Beyond misplaced priorities, Coleman calls out what he sees as hypocrisy. Western governments condemn corruption in Africa, yet protect tax havens that enable illicit flows.
They preach inclusion and human rights while tightening borders and benefiting from unfair trade. They condemn Africa’s governance failures while laundering stolen wealth through their banks.
And perhaps most painfully, Coleman argues, many of the loudest defenders of this unequal arrangement are Africans themselves, who he says are“fully bought into the hype that disadvantaged Africa can do what no other developed nation ever did.”

Africa’s Call to Courage
David Coleman is not rejecting progress on global issues. Instead, he insists on clarity of sequence and courage of persistence. Africa, he argues, must not allow distorted priorities to cripple its already weak systems. Instead, it must chart its own path.

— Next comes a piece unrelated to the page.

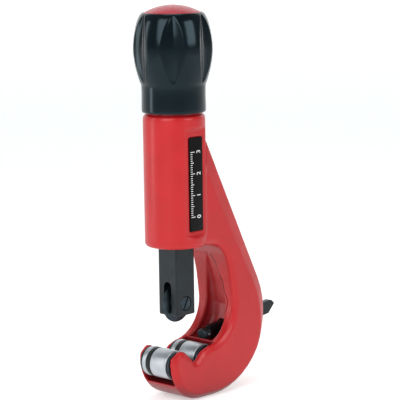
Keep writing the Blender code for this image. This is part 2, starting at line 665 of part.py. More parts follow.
def knob_radius(z):
    """Skirt, a full belly and a shoulder, blended with half cosines."""
    if z <= KNOB_SKIRT_TOP:
        return KNOB_SKIRT_R
    if z <= KNOB_BELLY:
        share = (z - KNOB_SKIRT_TOP) / (KNOB_BELLY - KNOB_SKIRT_TOP)
        return KNOB_SKIRT_R + (KNOB_R - KNOB_SKIRT_R) * math.sin(share * math.pi / 2) ** 1.15
    share = (z - KNOB_BELLY) / (KNOB_TOP - KNOB_BELLY)
    return KNOB_SHOULDER_R - 0.5 * MM + (KNOB_R - KNOB_SHOULDER_R + 0.5 * MM) * (1 - share ** 2.2)


def flute_depth(turn, z):
    """Depth of the nearest flute: a hollow with pointed ends."""
    if not FLUTE_BOTTOM < z < FLUTE_TOP:
        return 0.0
    share = (z - FLUTE_BOTTOM) / (FLUTE_TOP - FLUTE_BOTTOM)
    reach = math.sin(math.pi * share) ** 0.6
    pitch = 2 * math.pi / FLUTES
    off = (turn - FLUTE_PHASE + pitch / 2) % pitch - pitch / 2
    half = FLUTE_HALF * reach
    if abs(off) >= half:
        return 0.0
    return FLUTE_DEPTH * reach * (1 - (off / half) ** 2)


def build_knob(mats):
    cavity_r = NECK_R + 1.5 * GAP
    bore = SPINDLE_R + GAP
    seat_r = CAP_R + GAP
    seat_z = KNOB_TOP - CAP_RIM
    plug_z = seat_z - CAP_PLUG_L - GAP
    levels = [KNOB_BOTTOM, KNOB_SKIRT_TOP, FLUTE_BOTTOM + 0.5 * MM]
    levels += [133 * MM, 136 * MM, 139 * MM, 142 * MM, KNOB_BELLY, 148 * MM, 151 * MM, 154 * MM, 157 * MM]
    levels += [FLUTE_TOP - 0.5 * MM, 161.4 * MM, KNOB_TOP]
    inner = [(seat_r, KNOB_TOP), (seat_r, seat_z), (CAP_PLUG_R + GAP, seat_z), (CAP_PLUG_R + GAP, plug_z),
             (WHEEL_R + GAP, plug_z), (WHEEL_R + GAP, STEP_Z), (STEP_R, STEP_Z), (STEP_R, HUB_TOP),
             (KNOB_SCREW_R + GAP, HUB_TOP), (KNOB_SCREW_R + GAP, HUB_TOP - HUB_SHOULDER),
             (bore, HUB_TOP - HUB_SHOULDER), (bore, hub_face()),
              (cavity_r, hub_face()), (cavity_r, KNOB_BOTTOM)]
    sides = KNOB_SIDES
    bm = bmesh.new()
    rings = []
    for z in levels:
        turns = [2 * math.pi * k / sides for k in range(sides)]
        radii = [knob_radius(z) - flute_depth(t, z) for t in turns]
        rings.append([bm.verts.new((r * math.cos(t), r * math.sin(t), z)) for r, t in zip(radii, turns)])
    for r, z in inner:
        turns = [2 * math.pi * k / sides for k in range(sides)]
        rings.append([bm.verts.new((r * math.cos(t), r * math.sin(t), z)) for t in turns])
    rings.append(rings[0])
    for low, high in zip(rings, rings[1:]):
        for k in range(sides):
            n = (k + 1) % sides
            bm.faces.new([low[k], low[n], high[n], high[k]])
    knob = to_object(bm, "knob", mats["knob"])
    pin_z = hub_face() + DRIVE_PIN_UP
    half_l = DRIVE_PIN_L / 2 + GAP
    half_w = DRIVE_PIN_R + GAP
    slot_low = hub_face() - OVERCUT
    cut(knob, block_mesh((-half_l, -half_w, slot_low), (half_l, half_w, pin_z + half_w)), "pin_slot")
    tidy(knob)


def build_cap(mats):
    rim_low = KNOB_TOP - CAP_RIM + GAP
    rim_high = KNOB_TOP
    plug_low = rim_low - CAP_PLUG_L
    plug_in = CAP_PLUG_R - CAP_PLUG_WALL
    dome_r = (CAP_R ** 2 + CAP_DOME ** 2) / (2 * CAP_DOME)
    centre = rim_high + CAP_DOME - dome_r
    dome = []
    for share in (1.0, 0.85, 0.7, 0.5, 0.3, 0.0):
        r = CAP_R * share
        dome.append((r, centre + math.sqrt(dome_r ** 2 - r ** 2)))
    under = [(0, rim_high + CAP_DOME - CAP_WALL), (plug_in * 0.6, rim_high + CAP_DOME - CAP_WALL - 1.0 * MM),
             (plug_in, rim_low), (plug_in, plug_low), (CAP_PLUG_R, plug_low), (CAP_PLUG_R, rim_low)]
    turned("knob_cap", mats["cap"], under + [(CAP_R, rim_low)] + dome)


# ---- reamer ----

def build_reamer(mats):
    half = REAM_W / 2
    tang = BUTTON_L - BUTTON_FORK
    tip = REAM_L + BUTTON_L
    tang_half = BUTTON_R * 0.62
    seat = BUTTON_L + GAP
    outline = [(tang + GAP, -tang_half), (seat, -tang_half), (seat, -half), (tip - REAM_POINT, -half),
               (tip, half * 0.2), (tip - 1.2 * MM, half * 0.75), (tip - REAM_POINT * 0.6, half),
               (seat, half), (seat, tang_half), (tang + GAP, tang_half)]
    frame_of = ream_matrix()
    blade = to_object(prism_mesh(outline, -REAM_T / 2, REAM_T / 2), "reamer_blade", mats["black_steel"])
    groove_low = DETENT_S - REAM_TRAVEL - GROOVE_W / 2
    groove_high = DETENT_S + GROOVE_W / 2
    cut(blade, block_mesh((groove_low, REAM_T / 2 - GROOVE_D, -GROOVE_W / 2),
                          (groove_high, REAM_T / 2 + OVERCUT, GROOVE_W / 2)), "groove")
    rivet_s = tang + BUTTON_FORK / 2
    hole = turned_mesh(rod_outline(RIVET_R + GAP, -REAM_T, REAM_T), 16, "Y")
    bmesh.ops.translate(hole, verts=hole.verts, vec=(rivet_s, 0, 0))
    cut(blade, hole, "rivet_hole")
    tidy(blade)
    blade.matrix_world = frame_of
    button_outline = rod_outline(BUTTON_R, 0, BUTTON_L, 0.4 * MM)
    button = turned("reamer_button", mats["dark"], button_outline, sides=FINE, axis="X")
    cut(button, block_mesh((tang, -REAM_T / 2 - GAP, -BUTTON_R - OVERCUT),
                           (BUTTON_L + OVERCUT, REAM_T / 2 + GAP, BUTTON_R + OVERCUT)), "fork")
    hole = turned_mesh(rod_outline(RIVET_R + GAP, -BUTTON_R - OVERCUT, BUTTON_R + OVERCUT), 16, "Y")
    bmesh.ops.translate(hole, verts=hole.verts, vec=(rivet_s, 0, 0))
    cut(button, hole, "rivet_hole")
    tidy(button)
    button.matrix_world = frame_of
    rivet_outline = rod_outline(RIVET_R, -BUTTON_R, BUTTON_R, 0.2 * MM)
    rivet = turned("reamer_rivet", mats["steel"], rivet_outline, sides=16, axis="Y")
    rivet.matrix_world = ream_matrix(rivet_s)


def build_detent(mats):
    place = ream_matrix(DETENT_S)
    ball_y = REAM_T / 2 - BALL_SUNK + BALL_R
    ball_bm = bmesh.new()
    bmesh.ops.create_uvsphere(ball_bm, u_segments=16, v_segments=10, radius=BALL_R)
    ball = to_object(ball_bm, "reamer_ball", mats["steel"])
    ball.matrix_world = place @ Matrix.Translation((0, ball_y, 0))
    plug_low = SIDE_Y - PLUG_L
    plug_outline = rod_outline(PLUG_R, plug_low, SIDE_Y - GAP, 0.3 * MM)
    plug = turned("reamer_plug", mats["dark"], plug_outline, sides=FINE, axis="Y")
    socket = turned_mesh(rod_outline(1.1 * MM, SIDE_Y - 1.4 * MM, SIDE_Y + OVERCUT), 6, "Y")
    cut(plug, socket, "hex_socket")
    tidy(plug)
    plug.matrix_world = place
    low = ball_y + BALL_R + SPRING_WIRE
    high = plug_low - GAP - SPRING_WIRE
    coil_r = BALL_R - SPRING_WIRE
    steps = SPRING_TURNS * COIL_STEPS
    curve = bpy.data.curves.new("reamer_spring", "CURVE")
    curve.dimensions = "3D"
    curve.bevel_depth = SPRING_WIRE
    curve.bevel_resolution = 0
    curve.use_fill_caps = True
    spline = curve.splines.new("POLY")
    spline.points.add(steps)
    for k in range(steps + 1):
        t = 2 * math.pi * k / COIL_STEPS
        y = low + (high - low) * k / steps
        spline.points[k].co = (coil_r * math.cos(t), y, coil_r * math.sin(t), 1)
    spring = bpy.data.objects.new("reamer_spring", curve)
    curve.materials.append(mats["steel"])
    bpy.context.scene.collection.objects.link(spring)
    spring.matrix_world = place


def build_materials():
    return {
        "enamel": finish("red_enamel", (0.60, 0.035, 0.045), 0.35, 0.0),
        "label": finish("label_black", (0.008, 0.008, 0.009), 0.35, 0.0),
        "knob": finish("knob_black", (0.010, 0.016, 0.019), 0.25, 0.0),
        "cap": finish("cap_red", (0.50, 0.04, 0.06), 0.35, 0.0),
        "black_steel": finish("black_oxide_steel", (0.02, 0.03, 0.035), 0.45, 0.6),
        "dark": finish("dark_phosphate_steel", (0.06, 0.07, 0.08), 0.5, 0.7),
        "roller": finish("ground_steel", (0.55, 0.56, 0.58), 0.3, 1.0),
        "steel": finish("zinc_steel", (0.50, 0.51, 0.53), 0.35, 1.0),
        "wheel": finish("tool_steel", (0.10, 0.11, 0.12), 0.35, 0.9),
        "bronze": finish("bearing_bronze", (0.42, 0.26, 0.10), 0.4, 1.0),
        "rubber": finish("band_rubber", (0.008, 0.010, 0.010), 0.6, 0.0),
    }


def main():
    clear_scene()
    mats = build_materials()
    build_frame(mats)
    build_label(mats)
    build_rollers(mats)
    build_slide(mats)
    build_wheel(mats)
    build_feed(mats)
    build_knob(mats)
    build_cap(mats)
    build_reamer(mats)
    build_detent(mats)


main()
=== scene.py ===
"""Looks of the telescopic tube cutter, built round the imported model. Metres; MM is a millimetre."""
import math

import bmesh
import bpy
from mathutils import Matrix, Vector


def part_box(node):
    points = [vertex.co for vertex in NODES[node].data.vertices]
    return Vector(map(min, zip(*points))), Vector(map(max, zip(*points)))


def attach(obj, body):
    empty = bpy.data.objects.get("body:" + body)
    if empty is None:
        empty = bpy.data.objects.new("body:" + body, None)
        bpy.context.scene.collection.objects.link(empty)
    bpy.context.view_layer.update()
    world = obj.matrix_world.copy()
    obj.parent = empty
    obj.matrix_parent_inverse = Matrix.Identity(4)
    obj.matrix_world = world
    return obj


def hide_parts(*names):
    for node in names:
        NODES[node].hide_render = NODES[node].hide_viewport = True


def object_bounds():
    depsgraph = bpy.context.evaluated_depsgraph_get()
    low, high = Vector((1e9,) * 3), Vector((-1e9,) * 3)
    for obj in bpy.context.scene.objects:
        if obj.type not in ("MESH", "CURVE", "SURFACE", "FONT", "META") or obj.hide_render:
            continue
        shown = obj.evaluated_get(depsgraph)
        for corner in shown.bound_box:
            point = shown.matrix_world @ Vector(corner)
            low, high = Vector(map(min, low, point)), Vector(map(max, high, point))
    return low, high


MM = 0.001
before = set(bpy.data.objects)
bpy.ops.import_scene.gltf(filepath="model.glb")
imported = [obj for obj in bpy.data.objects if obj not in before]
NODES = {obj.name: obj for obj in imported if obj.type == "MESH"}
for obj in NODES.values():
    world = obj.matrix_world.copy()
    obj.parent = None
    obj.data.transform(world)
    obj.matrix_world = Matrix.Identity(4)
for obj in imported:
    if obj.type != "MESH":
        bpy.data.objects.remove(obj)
cad_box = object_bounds()

ROUND = 128                      # sides of a turned piece
EDGE = 0.18 * MM                 # broken edges of turned steel pieces
BARREL_R = 14.4 * MM
BARREL_LOW = 54.5 * MM
BARREL_TOP = 115.9 * MM
NECK_R = 13.0 * MM
SNAP = 0.3 * MM                  # skin this near to a cylinder is put back on it
LINE_R = 0.13 * MM               # half the width of the casting's parting line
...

He calls on African leaders to prioritize a number of issues;
First, stabilize governance and the rule of law.
Second, guarantee basics like electricity, food security, and healthcare.
Third, industrialize and build the infrastructure to sustain growth.
Only when these needs are fulfilled, he suggests, should Africa devote energy to the advanced global debates that wealthier nations can afford.
“Africa doesn’t need pity, shortcuts, or saviors. But she does need clarity of sequence and courage of persistence. Because distorted priorities can cripple our already weak systems. And that’s not the intention… Right?,” he rhetorically quizzed.
He continued that, “What was not the priority for Europe, America, Russia, and China, back when they were at our stage, will not work for Africa today. Perhaps the best thing Africa can do for the world is to ignore the world to focus inward long enough to solve her own basics before adopting borrowed battles.
Why This Matters Now
Coleman’s argument resonates at a time when Africa is the youngest continent, with over 60% of its population under 25. The choices made today will define whether that demographic dividend is harnessed or wasted.
For him, he is cautioning that Africa’s best chance at sustainable growth may lie not in sprinting to keep up with Western agendas, but in setting its own pace, laying its own foundations, and building from the ground up.